Macon has a degree in business and marketing education from the College of Education and Human Development. He had three internships at the Sabathani Community Center in business and administration, marketing and accounting.

Currently, he is a financial services officer for Affinity Plus Federal Credit Union. He said transitioning into the work environment was challenging.

“Working is totally different than going to school,” Macon said.

Being a reliable, trustworthy and coachable person are good skills to have, he said.

“You have to listen twice as much as you talk,” Macon said.

He said there is much more competition in the workforce than he expected. Employers want people with experience and confidence, Macon said.

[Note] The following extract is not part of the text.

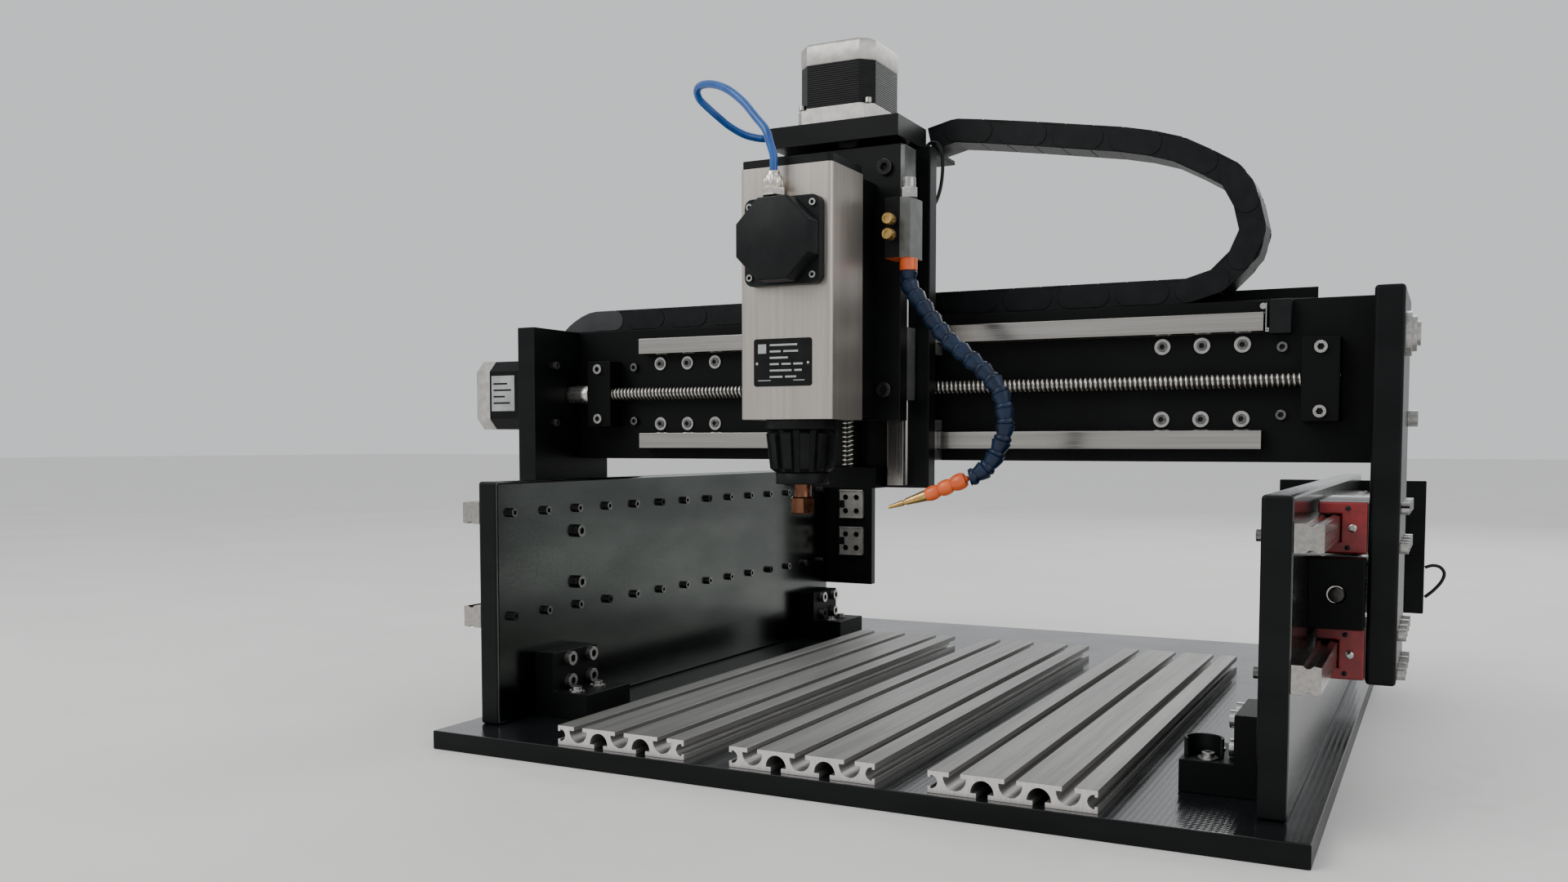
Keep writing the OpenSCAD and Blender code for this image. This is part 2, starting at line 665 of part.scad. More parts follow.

“When you interview for jobs, don’t be timid,” he said. “Ask questions – more questions.”

What recruiters look for

When hiring, recruiters look closely at a graduate’s grade point average, internships, organization memberships and leadership positions, said Heather Elder, a Carlson Cos. recruiter, who works closely with undergraduate and graduate students.

Her duties include building relationships with students and colleges, interviewing and selecting students for internships, and making sure students have good internship experiences.

“I manage the program from the beginning to the end,” Elder said.

Carlson Cos. is a large, private corporation that operates in multiple business industries. Most of the graduates it employs are recruited out of the Midwest from state universities, she said.

Elder said Carlson Cos. focuses primarily on recruiting from business schools.

“We need to hire people with business majors,” Elder said. “Majors need to reflect the business we are in as a company.”

Recent graduates usually start small and work their way up, she said.

“Typically, new graduates come through entry-level-type positions,” Elder said. “From there, they can move up horizontally and vertically in terms of their career.”